Pretender implantar un régimen igualitario a costa de todo lo demás es negar la evidencia, quizá en etapas tempranas del desarrollo infantil esté bien, pero incluso los niños han de aprender pronto que siempre habrá niños más o menos rápidos que él, más o menos listos, más o menos guapos, más o menos buenos…y que ha de ser su esfuerzo personal el que le ayude a superar tales diferencias. Si en lugar de ello culpamos al más rápido por correr más que los demás, al más listo por saber más que el resto o al más alto por destacar sobre sus compañeros, lo único que haremos será crear una sociedad aletargada donde nadie se esforzará más que lo mínimamente requerido por un Estado que siempre estará ahí para velar porque nadie sobresalga., y que convertirá la virtud en delito y la mediocridad en norma.
Imaginemos por un momento que se aplicara el ideal igualitario al deporte, no habría ganadores ni perdedores, lo que supondría su muerte automática, pues nadie se esforzaría por mejorar, en ausencia de recompensa alguna.
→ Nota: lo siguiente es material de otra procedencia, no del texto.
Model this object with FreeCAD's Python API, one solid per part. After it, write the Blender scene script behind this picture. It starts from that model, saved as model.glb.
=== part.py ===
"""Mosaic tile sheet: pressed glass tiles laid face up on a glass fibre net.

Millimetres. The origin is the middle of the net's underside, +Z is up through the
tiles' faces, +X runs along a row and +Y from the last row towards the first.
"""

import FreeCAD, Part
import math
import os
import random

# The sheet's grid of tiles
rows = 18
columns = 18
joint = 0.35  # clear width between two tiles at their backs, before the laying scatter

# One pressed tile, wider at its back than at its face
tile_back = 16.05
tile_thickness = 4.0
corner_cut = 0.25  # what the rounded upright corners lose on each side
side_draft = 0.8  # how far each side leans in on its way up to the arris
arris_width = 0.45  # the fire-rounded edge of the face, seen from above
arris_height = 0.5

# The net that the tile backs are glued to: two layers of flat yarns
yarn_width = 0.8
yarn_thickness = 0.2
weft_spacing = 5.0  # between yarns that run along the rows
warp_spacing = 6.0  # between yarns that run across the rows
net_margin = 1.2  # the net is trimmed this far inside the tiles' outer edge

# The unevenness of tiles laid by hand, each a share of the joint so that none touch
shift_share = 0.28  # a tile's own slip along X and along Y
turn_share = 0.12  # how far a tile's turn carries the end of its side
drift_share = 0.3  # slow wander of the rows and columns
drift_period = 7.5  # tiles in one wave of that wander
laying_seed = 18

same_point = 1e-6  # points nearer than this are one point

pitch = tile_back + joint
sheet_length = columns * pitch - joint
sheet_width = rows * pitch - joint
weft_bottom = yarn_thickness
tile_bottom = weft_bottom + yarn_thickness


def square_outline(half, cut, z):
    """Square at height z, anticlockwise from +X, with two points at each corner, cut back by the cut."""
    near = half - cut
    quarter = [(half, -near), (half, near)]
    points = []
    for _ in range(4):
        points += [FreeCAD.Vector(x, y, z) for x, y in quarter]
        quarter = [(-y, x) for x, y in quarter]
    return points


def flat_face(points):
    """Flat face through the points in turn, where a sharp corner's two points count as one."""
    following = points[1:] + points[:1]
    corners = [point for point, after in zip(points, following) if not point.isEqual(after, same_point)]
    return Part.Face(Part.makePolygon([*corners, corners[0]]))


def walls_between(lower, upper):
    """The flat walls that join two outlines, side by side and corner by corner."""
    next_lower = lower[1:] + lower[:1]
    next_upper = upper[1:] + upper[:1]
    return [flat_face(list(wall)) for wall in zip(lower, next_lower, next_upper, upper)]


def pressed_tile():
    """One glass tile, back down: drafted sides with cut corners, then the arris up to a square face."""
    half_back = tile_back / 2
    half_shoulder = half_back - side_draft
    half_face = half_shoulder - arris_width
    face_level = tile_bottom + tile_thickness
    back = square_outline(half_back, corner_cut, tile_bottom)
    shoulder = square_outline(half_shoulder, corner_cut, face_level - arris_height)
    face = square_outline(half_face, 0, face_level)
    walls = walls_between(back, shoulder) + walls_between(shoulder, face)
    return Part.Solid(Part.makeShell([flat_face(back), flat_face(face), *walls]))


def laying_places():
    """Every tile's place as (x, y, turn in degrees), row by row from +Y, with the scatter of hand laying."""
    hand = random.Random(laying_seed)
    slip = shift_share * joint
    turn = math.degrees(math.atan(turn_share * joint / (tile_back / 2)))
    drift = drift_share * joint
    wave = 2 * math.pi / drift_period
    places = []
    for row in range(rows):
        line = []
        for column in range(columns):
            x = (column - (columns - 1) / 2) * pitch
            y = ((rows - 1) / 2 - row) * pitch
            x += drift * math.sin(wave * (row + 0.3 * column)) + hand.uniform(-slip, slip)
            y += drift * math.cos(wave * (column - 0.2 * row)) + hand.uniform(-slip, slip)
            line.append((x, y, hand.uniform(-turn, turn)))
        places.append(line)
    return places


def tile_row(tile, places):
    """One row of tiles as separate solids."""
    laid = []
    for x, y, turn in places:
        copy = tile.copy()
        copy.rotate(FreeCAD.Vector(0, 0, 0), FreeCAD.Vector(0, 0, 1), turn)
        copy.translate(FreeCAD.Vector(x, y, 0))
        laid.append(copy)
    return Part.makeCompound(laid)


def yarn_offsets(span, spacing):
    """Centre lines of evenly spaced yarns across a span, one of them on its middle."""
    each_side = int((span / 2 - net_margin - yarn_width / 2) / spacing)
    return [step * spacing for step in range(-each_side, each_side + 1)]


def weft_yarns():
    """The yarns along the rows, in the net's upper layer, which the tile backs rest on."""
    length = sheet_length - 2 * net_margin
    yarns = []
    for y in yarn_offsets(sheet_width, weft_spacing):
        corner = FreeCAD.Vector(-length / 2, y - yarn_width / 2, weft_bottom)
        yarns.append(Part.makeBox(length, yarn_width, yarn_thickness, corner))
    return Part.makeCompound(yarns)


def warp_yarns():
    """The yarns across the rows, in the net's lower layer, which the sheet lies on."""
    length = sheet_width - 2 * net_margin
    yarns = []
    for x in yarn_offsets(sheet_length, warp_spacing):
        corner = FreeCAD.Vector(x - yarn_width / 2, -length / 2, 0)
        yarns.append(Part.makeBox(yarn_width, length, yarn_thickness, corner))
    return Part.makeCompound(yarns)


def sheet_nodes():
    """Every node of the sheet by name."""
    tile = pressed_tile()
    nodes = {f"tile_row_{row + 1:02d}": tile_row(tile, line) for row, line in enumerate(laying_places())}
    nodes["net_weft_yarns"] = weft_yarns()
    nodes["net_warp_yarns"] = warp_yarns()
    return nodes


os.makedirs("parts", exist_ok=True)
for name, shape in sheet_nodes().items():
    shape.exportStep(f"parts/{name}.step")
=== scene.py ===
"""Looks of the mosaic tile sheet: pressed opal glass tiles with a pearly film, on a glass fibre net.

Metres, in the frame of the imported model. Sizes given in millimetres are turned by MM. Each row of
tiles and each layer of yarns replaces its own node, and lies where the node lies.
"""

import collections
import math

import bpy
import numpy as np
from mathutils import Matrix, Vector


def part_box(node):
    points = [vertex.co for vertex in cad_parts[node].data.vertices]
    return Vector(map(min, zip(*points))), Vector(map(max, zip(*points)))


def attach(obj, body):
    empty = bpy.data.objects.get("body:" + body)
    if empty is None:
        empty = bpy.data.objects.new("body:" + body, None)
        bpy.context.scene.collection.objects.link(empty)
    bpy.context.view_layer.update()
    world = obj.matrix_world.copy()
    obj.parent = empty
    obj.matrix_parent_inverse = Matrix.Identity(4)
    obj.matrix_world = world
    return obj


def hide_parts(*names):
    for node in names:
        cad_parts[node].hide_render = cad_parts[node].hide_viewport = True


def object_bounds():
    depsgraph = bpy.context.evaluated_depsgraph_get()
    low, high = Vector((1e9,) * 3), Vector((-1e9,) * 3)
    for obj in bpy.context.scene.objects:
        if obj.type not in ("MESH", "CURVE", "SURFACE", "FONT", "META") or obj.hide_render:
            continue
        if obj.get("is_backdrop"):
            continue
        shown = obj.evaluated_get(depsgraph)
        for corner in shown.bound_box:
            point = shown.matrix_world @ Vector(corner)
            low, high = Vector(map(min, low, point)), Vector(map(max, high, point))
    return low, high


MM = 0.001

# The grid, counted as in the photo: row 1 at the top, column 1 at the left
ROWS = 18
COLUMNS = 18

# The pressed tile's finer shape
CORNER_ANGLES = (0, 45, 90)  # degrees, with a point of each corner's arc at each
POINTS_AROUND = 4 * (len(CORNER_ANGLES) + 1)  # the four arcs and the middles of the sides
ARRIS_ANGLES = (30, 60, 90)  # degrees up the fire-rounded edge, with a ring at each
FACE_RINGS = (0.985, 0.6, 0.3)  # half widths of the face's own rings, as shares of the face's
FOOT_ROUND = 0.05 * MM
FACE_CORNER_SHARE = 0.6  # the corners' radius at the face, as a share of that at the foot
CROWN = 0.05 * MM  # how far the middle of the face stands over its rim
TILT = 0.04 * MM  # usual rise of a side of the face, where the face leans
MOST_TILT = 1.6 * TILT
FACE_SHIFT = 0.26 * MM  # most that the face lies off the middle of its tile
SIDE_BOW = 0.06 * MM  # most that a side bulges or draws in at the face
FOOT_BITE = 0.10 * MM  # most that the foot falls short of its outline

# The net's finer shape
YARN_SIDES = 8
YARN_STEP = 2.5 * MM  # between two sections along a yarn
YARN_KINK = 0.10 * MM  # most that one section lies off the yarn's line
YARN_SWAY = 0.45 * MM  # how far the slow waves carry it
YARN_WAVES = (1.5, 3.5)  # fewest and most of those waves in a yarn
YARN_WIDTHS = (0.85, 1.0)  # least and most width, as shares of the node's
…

Ya no habría más Michael Jordan, Pelé, Pete Sampras o Nadia Comaneci, el deporte se vería reducido a una practica no profesional, donde lo mismo daría quedarse quieto que correr más que nadie, ser el más hábil o el más inútil. Es decir, ya nadie se preocuparía del deporte, ya que sin competencia perdería todo sentido. Si el ideal igualitario implica unas consecuencias tan nefastas para el aspecto lúdico de nuestra existencia, es fácil de imaginar, como ya hemos comprobado, lo que entrañaría para el resto de actividades que nos tomamos más en serio.
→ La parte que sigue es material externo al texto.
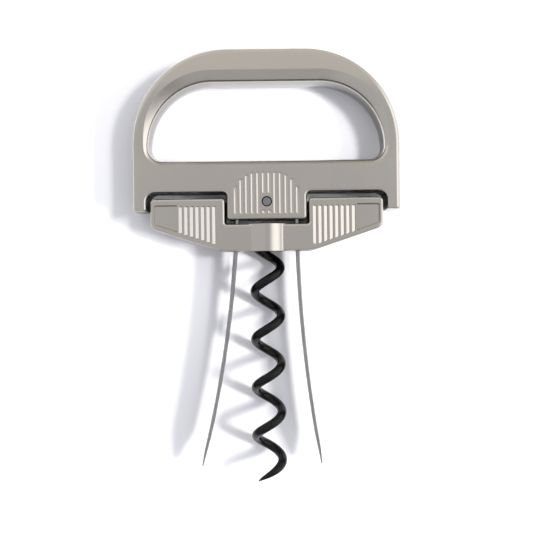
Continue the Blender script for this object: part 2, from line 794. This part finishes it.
square_lamp("shadow_lamp", azimuth=-9, elevation=40, distance=0.9, size=0.15,
            strength=7.8, colour=(1.0, 0.98, 0.95))
square_lamp("overhead_fill", azimuth=90, elevation=88, distance=0.9, size=0.6,
            strength=0.8, colour=(0.98, 0.99, 1.0))

# %% [markdown]
# The shadow of the handle is much shorter than those of the worm and the prongs. A second lamp, higher
# up and aimed at the handle alone with a soft edge, fills the far part of that shadow.

# %% A spot on the handle
SPOT_WAY = way_to(4, 59)
SPOT_DISTANCE = 0.5
SPOT_AIM_Y = 48
spot = bpy.data.lights.new("handle_spot", "SPOT")
spot.energy = 6.8
spot.spot_size = math.radians(19)
spot.spot_blend = 1.0
spot.shadow_soft_size = 0.045
spot.color = (1.0, 0.985, 0.965)
spot_lamp = bpy.data.objects.new("handle_spot", spot)
spot_lamp.location = SPOT_WAY * SPOT_DISTANCE + Vector((0, SPOT_AIM_Y * MM, 0))
spot_lamp.rotation_euler = (-SPOT_WAY).to_track_quat("-Z", "Y").to_euler()
spot_lamp.visible_glossy = False
bpy.context.scene.collection.objects.link(spot_lamp)


# %% [markdown]
# ## The camera
#
# The photograph looks straight down from about 275 mm, so near parts look larger than far ones, and
# the inner walls of the grip show. A camera without perspective would hide them. A perspective camera
# at that distance shows both.

# %% Camera
CAMERA_HEIGHT = 275 * MM
FOCAL_PIXELS = 848
FRAME_PIXELS = 533
SENSOR = 36.0
CAMERA_X = -0.33
CAMERA_Y = 0.05
CAMERA_TURN = -0.66

view = bpy.data.cameras.new("top_view")
view.sensor_width = SENSOR
view.lens = FOCAL_PIXELS / FRAME_PIXELS * SENSOR
view.clip_start = 0.01
view.clip_end = 20
camera = bpy.data.objects.new("top_view", view)
camera.location = (CAMERA_X * MM, CAMERA_Y * MM, CAMERA_HEIGHT)
camera.rotation_euler = (0, 0, math.radians(CAMERA_TURN))
bpy.context.scene.collection.objects.link(camera)
bpy.context.scene.camera = camera
bpy.context.scene.view_settings.view_transform = "Standard"


# %% [markdown]
# ## Check the size
#
# The dressed tool must be as large as its solids. Both boxes are written down to be compared.

print("size written")
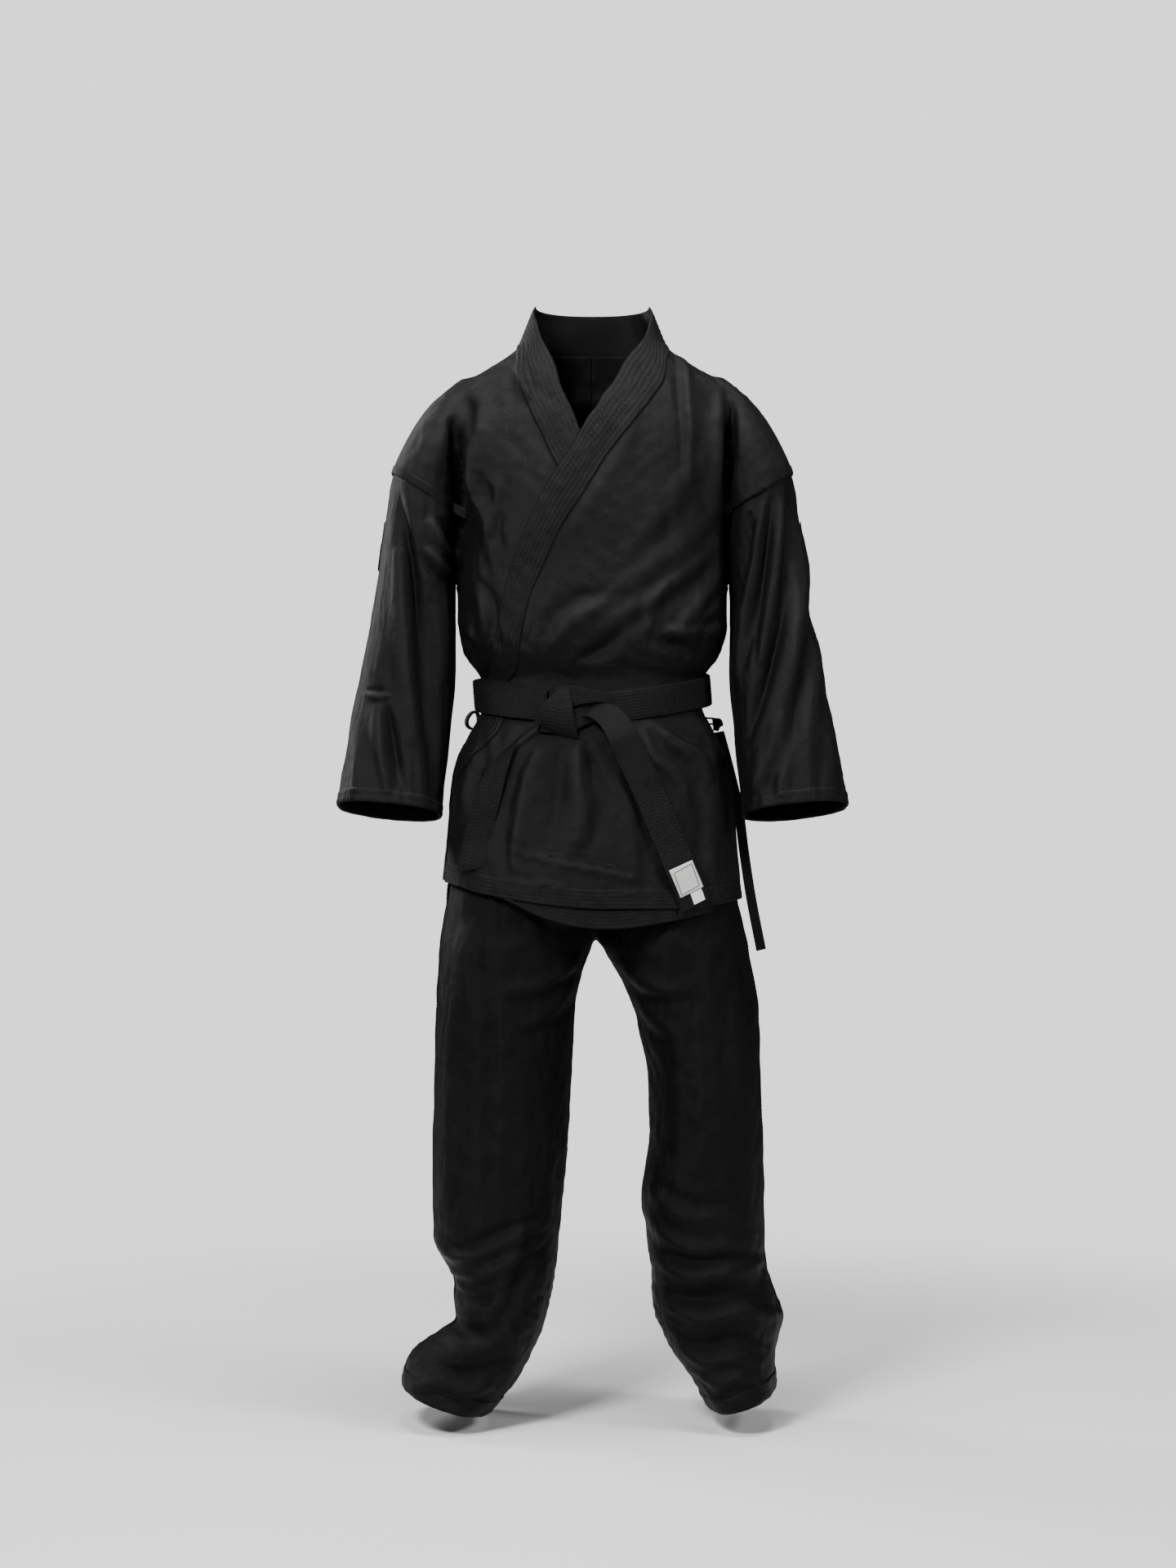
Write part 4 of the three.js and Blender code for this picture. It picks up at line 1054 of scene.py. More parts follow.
# ---------------------------------------------------------------- hems and seams
# Turned hems with four rows of stitching, felled seams with two, all in the jacket's own drill.
def strip_piece(name, grid, normal, thick, rows, material, seed, groove=0.4, pucker=0.35, crest=0.36):
    """A stitched strip over a grid of points (along, across, 3) already laid on the cloth."""
    n, m = grid.shape[:2]
    along = np.concatenate([[0], np.cumsum(np.linalg.norm(np.diff(grid[:, m // 2], axis=0), axis=1))])
    spread = np.linspace(-1, 1, m)
    face = pressed_rows(spread[None] + 0 * along[:, None], along[:, None] + 0 * spread[None], rows, groove,
                        pucker, seed)
    edge = np.sqrt(np.clip(1 - np.abs(spread) ** 8, 0, 1)) * 0.85 + 0.15
    top = grid + normal * (thick * edge[None] + face)[..., None]
    loop = np.concatenate([top, (grid - normal * 0.3)[:, ::-1]], axis=1)
    ids = np.arange(loop.shape[0] * loop.shape[1]).reshape(loop.shape[:2])
    k = loop.shape[1]
    faces = [(ids[i, j], ids[i + 1, j], ids[i + 1, (j + 1) % k], ids[i, (j + 1) % k])
             for i in range(n - 1) for j in range(k)]
    faces += [tuple(ids[0]), tuple(ids[-1][::-1])]
    shade = np.clip(crest + 0.5 * face, 0, 1)
    shade = np.concatenate([shade, shade[:, ::-1]], axis=1).ravel()
    return outward(mesh_piece(name, in_frame(loop.reshape(-1, 3)), faces, material, shade)), top, normal


def row_lines(top, normal, rows, lift=0.12):
    """The lines that a strip's stitch rows follow, one for each row."""
    m = top.shape[1]
    lines = []
    for k in range(1, rows + 1):
        place = k / (rows + 1) * (m - 1)
        low, share = int(place), place - int(place)
        high = min(low + 1, m - 1)
        lines.append((top + normal * lift)[:, low] * (1 - share) + (top + normal * lift)[:, high] * share)
    return lines


def hem_strip(name, first, last, hem, off, seed, tall=25.0, rows=4, columns=26):
    """A turned hem along the bottom of the jacket between two turns."""
    count = int(abs(last - first) * 3.4 / 1.9)
    turn = np.linspace(first, last, count)
    edge = hem(on_jacket(turn, 720.0))
    height = edge[:, None] + np.linspace(-0.4, tall, columns)[None]
    grid_turn = np.repeat(turn[:, None], columns, axis=1)
    base = on_jacket(grid_turn.ravel(), height.ravel())
    normal = body_normals(grid_turn.ravel(), height.ravel())
    grid = calm(laid_on(base, normal, off).reshape(count, columns, 3), 2)
    return strip_piece(name, grid, normal.reshape(count, columns, 3), 0.9, rows, DRILL, seed)


def beside(tree, side, y, h, off):
    """Points on the cloth seen from one side, at a depth and height."""
    made = []
    start, aim = (60, side) if tree is skin_tree else (420, -side)
    for py, ph in zip(y, h):
        hit = tree.ray_cast(Vector((side * start, py, ph)), Vector((aim, 0, 0)), 360)[0]
        made.append((hit[0] + side * off if hit is not None else side * 180.0, py, ph))
    return np.array(made)


def side_strip_piece(name, tree, side, y, heights, width, off, rows, seed, columns=10, material=DRILL):
    """A vertical strip down one side, centred on a depth that may vary with height."""
    h = np.linspace(heights[0], heights[1], max(int(abs(heights[0] - heights[1]) / 2.2), 8))
    depth = np.interp(h, *zip(*sorted((b, a) for a, b in y)))
    grid = np.stack([beside(tree, side, depth + w, h, off) for w in np.linspace(-width / 2, width / 2,
                                                                                columns)], 1)
    grid = calm(grid, 6)
    normal = np.cross(np.gradient(grid, axis=0), np.gradient(grid, axis=1))
    normal /= np.linalg.norm(normal, axis=2, keepdims=True)
    normal = np.where(normal[..., :1] * side < 0, -normal, normal)
    return strip_piece(name, grid, normal, 0.8, rows, material, seed)


def back_strip(name, x, heights, width, off, rows, seed, columns=10):
    h = np.linspace(heights[0], heights[1], int(abs(heights[0] - heights[1]) / 2.2))
    grid = []
    for w in np.linspace(-width / 2, width / 2, columns):
        column = []
        for ph in h:
            hit = skin_tree.ray_cast(Vector((x + w, 400, ph)), Vector((0, -1, 0)), 400)[0]
            column.append((x + w, (hit[1] if hit is not None else 80.0) + off, ph))
        grid.append(column)
    grid = calm(np.array(grid).transpose(1, 0, 2), 6)
    normal = np.zeros_like(grid)
    normal[..., 1] = 1
    return strip_piece(name, grid, normal, 0.8, rows, DRILL, seed)


def armhole_strip(name, side, seed, columns=10):
    """The felled seam round the end of the drop shoulder, with its double stitching."""
    level = lambda p: ARMHOLE["h"] + 6 + (np.abs(p[:, 0]) - ARMHOLE["x"]) * slope[1] / slope[0]
    count = 260
    ring, _ = tube_grid(sleeve_size, side, count, 2, (level, 1290), (lambda p: level(p) - 20, 1270))
    ring = ring[0]
    middle = ring.mean(axis=0)
    out = ring - middle
    axis = np.array([side * slope[1], 0, -slope[0]])
    out -= (out @ axis)[:, None] * axis
    out /= np.linalg.norm(out, axis=1, keepdims=True)
    angle = np.linspace(0, 2 * math.pi, count, endpoint=False)
    keep = np.cos(angle) > -0.975
    order = np.argsort(np.where(angle > math.pi, angle - 2 * math.pi, angle))
    order = order[keep[order]]
    grid = np.stack([laid_on(ring[order] - axis * w, out[order], 0.1) for w in np.linspace(-5, 7, columns)],
                    1)
    normal = np.repeat(out[order][:, None], columns, axis=1)
    return strip_piece(name, calm(grid, 3), normal, 1.0, 2, DRILL, seed, groove=0.45, pucker=0.5)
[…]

Tratar de lograr la justicia a través de la igualdad es una insensatez, o un engaño, como quien nos dice que busca la paz lanzando bombas, ya que las bombas como mucho sirven para garantizar nuestra seguridad, requisito de toda paz, pero ni mucho menos son sinónimos. Al imponer la igualdad por decreto se convierte al Estado en un guardián todopoderoso, enemigo de la naturaleza humana y de su libertad, cuyo dominio reduce a la sociedad a un rebaño mendigante de sus favores. Por muy hartos que estemos de recortes y corrupción, no lograremos justicia alguna si basamos nuestro futuro en una nueva injusticia.
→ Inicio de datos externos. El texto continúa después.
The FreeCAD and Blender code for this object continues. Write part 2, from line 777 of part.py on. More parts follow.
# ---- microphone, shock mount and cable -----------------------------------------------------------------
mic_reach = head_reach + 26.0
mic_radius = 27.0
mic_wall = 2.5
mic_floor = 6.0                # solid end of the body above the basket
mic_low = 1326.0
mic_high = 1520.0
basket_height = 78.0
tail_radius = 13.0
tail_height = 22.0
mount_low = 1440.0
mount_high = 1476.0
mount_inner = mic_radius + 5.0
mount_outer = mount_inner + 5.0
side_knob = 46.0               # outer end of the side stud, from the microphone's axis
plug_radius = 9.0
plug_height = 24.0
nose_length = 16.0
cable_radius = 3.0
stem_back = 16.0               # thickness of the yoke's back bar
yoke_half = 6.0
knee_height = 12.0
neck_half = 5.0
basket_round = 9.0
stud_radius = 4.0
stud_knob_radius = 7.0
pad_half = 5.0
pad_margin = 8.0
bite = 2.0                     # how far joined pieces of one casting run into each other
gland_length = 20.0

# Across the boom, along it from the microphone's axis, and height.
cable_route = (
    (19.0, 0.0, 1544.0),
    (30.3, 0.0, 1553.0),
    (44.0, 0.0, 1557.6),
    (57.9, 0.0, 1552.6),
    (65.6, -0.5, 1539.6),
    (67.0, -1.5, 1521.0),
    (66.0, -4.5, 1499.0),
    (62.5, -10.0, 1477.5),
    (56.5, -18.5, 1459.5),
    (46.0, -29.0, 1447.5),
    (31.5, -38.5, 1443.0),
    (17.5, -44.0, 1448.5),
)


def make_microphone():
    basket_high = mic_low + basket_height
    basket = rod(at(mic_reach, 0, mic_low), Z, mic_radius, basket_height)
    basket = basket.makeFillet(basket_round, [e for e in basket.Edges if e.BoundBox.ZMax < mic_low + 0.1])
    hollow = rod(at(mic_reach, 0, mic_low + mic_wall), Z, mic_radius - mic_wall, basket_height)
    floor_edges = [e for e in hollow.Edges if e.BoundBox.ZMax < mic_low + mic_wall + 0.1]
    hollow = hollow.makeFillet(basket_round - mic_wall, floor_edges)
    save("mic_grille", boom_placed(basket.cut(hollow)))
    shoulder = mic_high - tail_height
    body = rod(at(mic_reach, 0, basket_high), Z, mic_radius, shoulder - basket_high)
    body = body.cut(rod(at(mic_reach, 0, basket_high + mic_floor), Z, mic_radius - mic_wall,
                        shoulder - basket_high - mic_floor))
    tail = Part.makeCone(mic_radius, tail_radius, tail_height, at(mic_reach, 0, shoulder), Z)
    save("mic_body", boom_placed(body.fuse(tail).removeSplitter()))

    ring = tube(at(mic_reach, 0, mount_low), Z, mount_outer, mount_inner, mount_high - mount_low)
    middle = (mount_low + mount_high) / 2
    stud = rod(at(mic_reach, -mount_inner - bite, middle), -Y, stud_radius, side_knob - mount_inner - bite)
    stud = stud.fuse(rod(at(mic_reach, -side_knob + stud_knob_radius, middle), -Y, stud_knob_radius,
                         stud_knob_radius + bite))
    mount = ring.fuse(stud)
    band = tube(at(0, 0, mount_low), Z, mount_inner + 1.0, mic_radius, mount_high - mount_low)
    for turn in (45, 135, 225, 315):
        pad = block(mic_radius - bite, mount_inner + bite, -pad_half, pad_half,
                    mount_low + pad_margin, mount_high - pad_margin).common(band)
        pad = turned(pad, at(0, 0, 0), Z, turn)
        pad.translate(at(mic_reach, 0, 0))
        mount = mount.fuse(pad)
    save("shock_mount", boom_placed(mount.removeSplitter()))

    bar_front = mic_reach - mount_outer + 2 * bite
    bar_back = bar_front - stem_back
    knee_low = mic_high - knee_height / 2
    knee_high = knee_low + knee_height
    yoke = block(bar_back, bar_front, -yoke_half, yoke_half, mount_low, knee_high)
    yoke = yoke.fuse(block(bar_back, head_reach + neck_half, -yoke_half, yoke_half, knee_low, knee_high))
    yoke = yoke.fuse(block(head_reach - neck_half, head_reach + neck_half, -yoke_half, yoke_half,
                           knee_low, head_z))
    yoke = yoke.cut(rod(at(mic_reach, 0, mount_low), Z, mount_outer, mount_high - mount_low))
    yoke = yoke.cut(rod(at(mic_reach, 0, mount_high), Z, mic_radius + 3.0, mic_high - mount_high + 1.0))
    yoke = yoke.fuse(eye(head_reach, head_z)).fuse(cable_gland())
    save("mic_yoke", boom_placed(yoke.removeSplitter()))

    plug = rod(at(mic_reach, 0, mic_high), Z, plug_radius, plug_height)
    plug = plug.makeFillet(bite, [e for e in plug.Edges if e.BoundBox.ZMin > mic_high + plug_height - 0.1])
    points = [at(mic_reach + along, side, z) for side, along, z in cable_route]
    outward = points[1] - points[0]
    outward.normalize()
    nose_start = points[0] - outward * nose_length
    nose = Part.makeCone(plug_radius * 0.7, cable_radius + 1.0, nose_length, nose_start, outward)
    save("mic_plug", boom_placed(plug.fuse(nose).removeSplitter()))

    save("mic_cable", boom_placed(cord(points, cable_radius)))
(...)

Ni la desigualdad impulsada por el Partido Popular ni la igualdad prometida por Podemos son compatibles a largo plazo con nuestro sistema democrático, cuya última defensa reside en un sistema de justicia que garantice al mismo tiempo la igualdad de partida de todos los ciudadanos y su libertad para buscar el camino que crea más conveniente conforme a la ley. De ahí que recurriendo a la supuesta voluntad de las mayorías, los partidos políticos crean librarse de justificar sus medidas, pues de antemano ya cuentan con el aval ciudadano, que pronto convierten en un cheque en blanco. Con ello se olvidan que en democracia, cada día, el representante ha de ganarse la confianza depositada por el representado, confianza que en ningún caso debe implicar el fin de sus derechos y obligaciones.
La verdad es poliédrica y quizá esté fuera de nuestro alcance comprenderla en toda su extensión, lo que sí es cierto, es que limitándonos a ver una sola de sus caras lo que se gana en seguridad se pierde en libertad. Madison tenía razón al llamar la atención sobre el peligro de las facciones y la igualdad para un gobierno republicano, amenazas que no desmienten que la democracia representativa siga siendo el sistema que mejor lidia con la disparidad de nuestra naturaleza, al ser capaz de integrar en un proyecto común numerosas caras de esa verdad tan esquiva.